(WASHINGTON) — A unanimous Supreme Court on Friday dealt a setback to three Muslim Americans who are trying to sue the FBI for religious discrimination over surveillance in their place of worship after 9/11.
The narrow opinion, written by Justice Samuel Alito, reverses an appeals court ruling that would have allowed the suit to move forward over objections by the government that doing so would risk disclosure of secret and classified information.
The court said the government’s longstanding “state secrets” privilege is paramount and that a procedure established by Congress in the 1978 Foreign Intelligence Surveillance Act to allow trial courts to review the legality of some electronic surveillance does not apply in this case.
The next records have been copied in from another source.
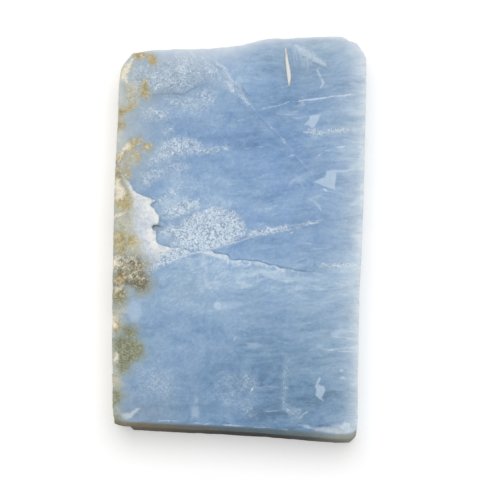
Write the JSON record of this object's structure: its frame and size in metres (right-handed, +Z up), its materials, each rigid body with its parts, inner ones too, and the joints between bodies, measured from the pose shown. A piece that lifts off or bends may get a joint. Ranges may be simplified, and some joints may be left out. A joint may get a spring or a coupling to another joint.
{
  "type": "blue opal slab",
  "caption": "Sawn slab of rough blue opal with a shallow flake ledge across its face, chipped edges and a natural crust along one long side. It lies on its flat sawn back.",
  "frame": {"origin": "middle of the slab's footprint, on the surface that its sawn back rests on", "axes": "+X across the slab from its crust side to its clean side, +Y along its length, +Z up out of the broken face"},
  "size_m": [0.05, 0.0804, 0.008],
  "materials": {
    "blue_opal": "waxy, slightly frosted pale steel-blue opal with white healed cracks, sugary patches and an olive and ochre crust on one side"
  },
  "bodies": {
    "root": {"opal_slab": "blue_opal"}
  },
  "joints": []
}
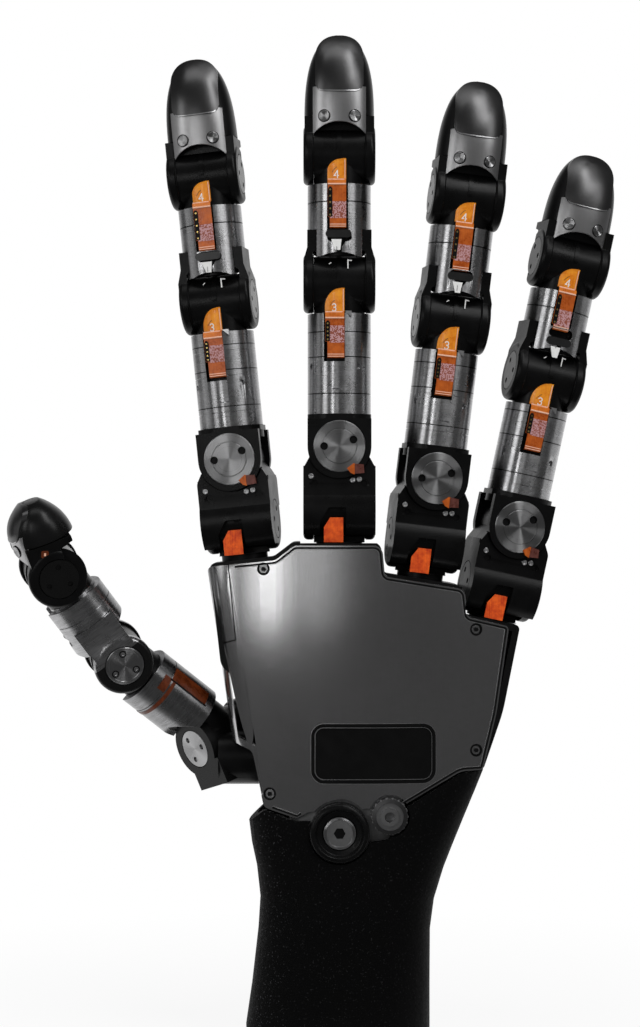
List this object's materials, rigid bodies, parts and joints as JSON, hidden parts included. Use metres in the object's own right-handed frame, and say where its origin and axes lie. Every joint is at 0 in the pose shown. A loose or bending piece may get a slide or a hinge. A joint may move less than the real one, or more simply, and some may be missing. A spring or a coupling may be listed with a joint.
{
  "type": "dexterous robot hand",
  "caption": "Right robot hand with geared metal-sleeved fingers and thumb, soft fingertips, a curved metal back shell and a flanged wrist sleeve.",
  "frame": {"origin": "centre of the mounting flange's lower face", "axes": "+Z from the wrist to the fingertips, -Y out of the back of the hand, -X towards the thumb"},
  "size_m": [0.1565, 0.0461, 0.2614],
  "materials": {
    "black_polymer": "glass-filled black polymer, satin",
    "turned_metal": "turned face with circular grain",
    "sleeve_metal": "brushed along the sleeve",
    "nail_metal": "dark satin metal, polished edge",
    "pad_rubber": "smooth black elastomer",
    "shell_metal": "gunmetal, fine brushed, curved",
    "front_polymer": "matte black moulding",
    "frame_metal": "machined, matt",
    "ribbon_film": "amber polyimide film",
    "badge_gloss": "gloss black, bare",
    "screw_steel": "fine turned steel",
    "motor_steel": "plain steel can",
    "board_green": "solder-masked board",
    "wrist_polymer": "black, fine grain speckle",
    "flange_metal": "dark anodised",
    "ring_polymer": "moulded black, satin"
  },
  "bodies": {
    "palm": {"palm_back_shell": "shell_metal", "palm_front_shell": "front_polymer", "palm_grip_pad": "pad_rubber", "palm_chassis": "frame_metal", "knuckle_housings": "black_polymer", "trunnion_caps": "turned_metal", "base_ribbons": "ribbon_film", "badge_plate": "badge_gloss", "shell_screws": "screw_steel", "palm_motors": "motor_steel", "control_board": "board_green", "wrist_sleeve": "wrist_polymer", "wrist_flange": "flange_metal", "wrist_clamp_ring": "ring_polymer", "wrist_screws": "screw_steel"},
    "index_base": {"index_base_yoke": "black_polymer", "index_spread_axle": "turned_metal"},
    "index_proximal": {"index_proximal_frame": "black_polymer", "index_proximal_sleeve": "sleeve_metal"},
    "index_middle": {"index_middle_frame": "black_polymer", "index_middle_sleeve": "sleeve_metal"},
    "index_tip": {"index_tip_core": "black_polymer", "index_nail_plate": "nail_metal", "index_tip_pad": "pad_rubber"},
    "middle_base": {"middle_base_yoke": "black_polymer", "middle_spread_axle": "turned_metal"},
    "middle_proximal": {"middle_proximal_frame": "black_polymer", "middle_proximal_sleeve": "sleeve_metal"},
    "middle_middle": {"middle_middle_frame": "black_polymer", "middle_middle_sleeve": "sleeve_metal"},
    "middle_tip": {"middle_tip_core": "black_polymer", "middle_nail_plate": "nail_metal", "middle_tip_pad": "pad_rubber"},
    "ring_base": {"ring_base_yoke": "black_polymer", "ring_spread_axle": "turned_metal"},
    "ring_proximal": {"ring_proximal_frame": "black_polymer", "ring_proximal_sleeve": "sleeve_metal"},
    "ring_middle": {"ring_middle_frame": "black_polymer", "ring_middle_sleeve": "sleeve_metal"},
    "ring_tip": {"ring_tip_core": "black_polymer", "ring_nail_plate": "nail_metal", "ring_tip_pad": "pad_rubber"},
    "little_base": {"little_base_yoke": "black_polymer", "little_spread_axle": "turned_metal"},
    "little_proximal": {"little_proximal_frame": "black_polymer", "little_proximal_sleeve": "sleeve_metal"},
    "little_middle": {"little_middle_frame": "black_polymer", "little_middle_sleeve": "sleeve_metal"},
    "little_tip": {"little_tip_core": "black_polymer", "little_nail_plate": "nail_metal", "little_tip_pad": "pad_rubber"},
    "thumb_base": {"thumb_base_yoke": "black_polymer", "thumb_spread_axle": "turned_metal"},
    "thumb_proximal": {"thumb_proximal_frame": "black_polymer", "thumb_proximal_sleeve": "sleeve_metal"},
    "thumb_middle": {"thumb_middle_frame": "black_polymer", "thumb_middle_sleeve": "sleeve_metal"},
    "thumb_tip": {"thumb_tip_core": "black_polymer", "thumb_nail_plate": "nail_metal", "thumb_tip_pad": "pad_rubber"}
  },
  "joints": [
    {"name": "index_mcp_flex", "type": "hinge", "parent": "palm", "child": "index_base", "pos_m": [-0.0255, 0.002, 0.1352], "axis": [-0.9852, 0.1392, -0.1001], "range_deg": [-15, 88]},
    {"name": "index_spread", "type": "hinge", "parent": "index_base", "child": "index_proximal", "pos_m": [-0.02716, 0.002, 0.15152], "axis": [-0.1385, -0.9903, -0.0141], "range_deg": [-8, 15]},
    {"name": "index_pip_flex", "type": "hinge", "parent": "index_proximal", "child": "index_middle", "pos_m": [-0.0313, 0.002, 0.19231], "axis": [-0.9852, 0.1392, -0.1001], "range_deg": [0, 95]},
    {"name": "index_dip_flex", "type": "hinge", "parent": "index_middle", "child": "index_tip", "pos_m": [-0.0346, 0.002, 0.22484], "axis": [-0.9852, 0.1392, -0.1001], "range_deg": [0, 82]},
    {"name": "middle_mcp_flex", "type": "hinge", "parent": "palm", "child": "middle_base", "pos_m": [0, 0, 0.1383], "axis": [-1, 0, 0], "range_deg": [-15, 88]},
    {"name": "middle_spread", "type": "hinge", "parent": "middle_base", "child": "middle_proximal", "pos_m": [0, 0, 0.1547], "axis": [0, -1, 0], "range_deg": [-4.5, 6]},
    {"name": "middle_pip_flex", "type": "hinge", "parent": "middle_proximal", "child": "middle_middle", "pos_m": [0, 0, 0.1971], "axis": [-1, 0, 0], "range_deg": [0, 95]},
    {"name": "middle_dip_flex", "type": "hinge", "parent": "middle_middle", "child": "middle_tip", "pos_m": [0, 0, 0.2304], "axis": [-1, 0, 0], "range_deg": [0, 82]},
    {"name": "ring_mcp_flex", "type": "hinge", "parent": "palm", "child": "ring_base", "pos_m": [0.0221, 0.001, 0.1303], "axis": [-0.9854, -0.1219, 0.1192], "range_deg": [-15, 88]},
    {"name": "ring_spread", "type": "hinge", "parent": "ring_base", "child": "ring_proximal", "pos_m": [0.02407, 0.001, 0.14658], "axis": [-0.121, 0.9925, 0.0146], "range_deg": [-4, 7]},
    {"name": "ring_pip_flex", "type": "hinge", "parent": "ring_proximal", "child": "ring_middle", "pos_m": [0.029, 0.001, 0.18728], "axis": [-0.9854, -0.1219, 0.1192], "range_deg": [0, 95]},
    {"name": "ring_dip_flex", "type": "hinge", "parent": "ring_middle", "child": "ring_tip", "pos_m": [0.03288, 0.001, 0.21935], "axis": [-0.9854, -0.1219, 0.1192], "range_deg": [0, 82]},
    {"name": "little_mcp_flex", "type": "hinge", "parent": "palm", "child": "little_base", "pos_m": [0.0416, 0.004, 0.1182], "axis": [-0.9595, -0.1908, 0.2074], "range_deg": [-15, 88]},
    {"name": "little_spread", "type": "hinge", "parent": "little_base", "child": "little_proximal", "pos_m": [0.04507, 0.004, 0.13423], "axis": [-0.1865, 0.9816, 0.0403], "range_deg": [-6.5, 15]},
    {"name": "little_pip_flex", "type": "hinge", "parent": "little_proximal", "child": "little_middle", "pos_m": [0.05343, 0.004, 0.17294], "axis": [-0.9595, -0.1908, 0.2074], "range_deg": [0, 95]},
    {"name": "little_dip_flex", "type": "hinge", "parent": "little_middle", "child": "little_tip", "pos_m": [0.05986, 0.004, 0.20265], "axis": [-0.9595, -0.1908, 0.2074], "range_deg": [0, 82]},
    {"name": "thumb_rotate", "type": "hinge", "parent": "palm", "child": "thumb_base", "pos_m": [-0.021, 0.006, 0.0735], "axis": [-1, 0, 0], "range_deg": [-10, 70]},
    {"name": "thumb_abduct", "type": "hinge", "parent": "thumb_base", "child": "thumb_proximal", "pos_m": [-0.0311, 0.011, 0.0784], "axis": [-0.7204, -0.6303, -0.2896], "range_deg": [-20, 20]},
    {"name": "thumb_mcp_flex", "type": "hinge", "parent": "thumb_proximal", "child": "thumb_middle", "pos_m": [-0.05737, -0.00148, 0.10045], "axis": [-0.262, 0.9397, 0.2198], "range_deg": [-10, 50]},
    {"name": "thumb_ip_flex", "type": "hinge", "parent": "thumb_middle", "child": "thumb_tip", "pos_m": [-0.07312, -0.01111, 0.12282], "axis": [-0.262, 0.9397, 0.2198], "range_deg": [-10, 70]}
  ]
}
Yassir Fazaga, a former imam at the Orange County Islamic Foundation, and Ali Uddin Malik and Yasser AbdelRahim, both members of the Islamic Center of Irvine, allege the government and its agents illegally targeted members of the faith communities solely because of their religion. In 2011, they filed suit against the FBI.
“We are hoping to shed light on the agency that continues to treat Muslims as second-class citizens … unlawfully targeting Americans on the basis of their religion,” Ayhoush said last year.
A District Court dismissed the suit on state secrets grounds, but the Ninth Circuit Court of Appeals reversed and said the FISA mechanism could offer the men relief.
The FBI has acknowledged running a surveillance program at several Southern California mosques between 2006 and 2007 in a hunt for potential terrorists, but the bureau has not publicly revealed the basis for its covert operation or directly addressed claims of religious bias. The agency said allowing the suit to move forward would harm national security.
Alito wrote that Friday’s decision does not shut the door on the case entirely and that the men can return to the appeals court to challenge dismissal of the suit on state secrets grounds.
“We do not decide which interpretation is correct. Nor do we decide whether the Government’s evidence is privileged or whether the District Court was correct to dismiss respondents’ claims on the pleadings,” Alito wrote.
“According to [Fazaga, Malik and Abdel Rahim], the state secrets privilege authorizes dismissal only where the case concerns a Government contract or where the very subject of the action is secret. The Government, by contrast, relies on lower court cases permitting dismissal in other circumstances,” he wrote for the majority. “The Ninth Circuit did not decide those questions, and we do not resolve them here.”
For the second time in as many days, the Supreme Court showed deference to the government’s sweeping state secrets power. On Thursday, the justices quashed a bid by a Guantanamo detainee to depose former CIA contractors about alleged torture at an agency black site.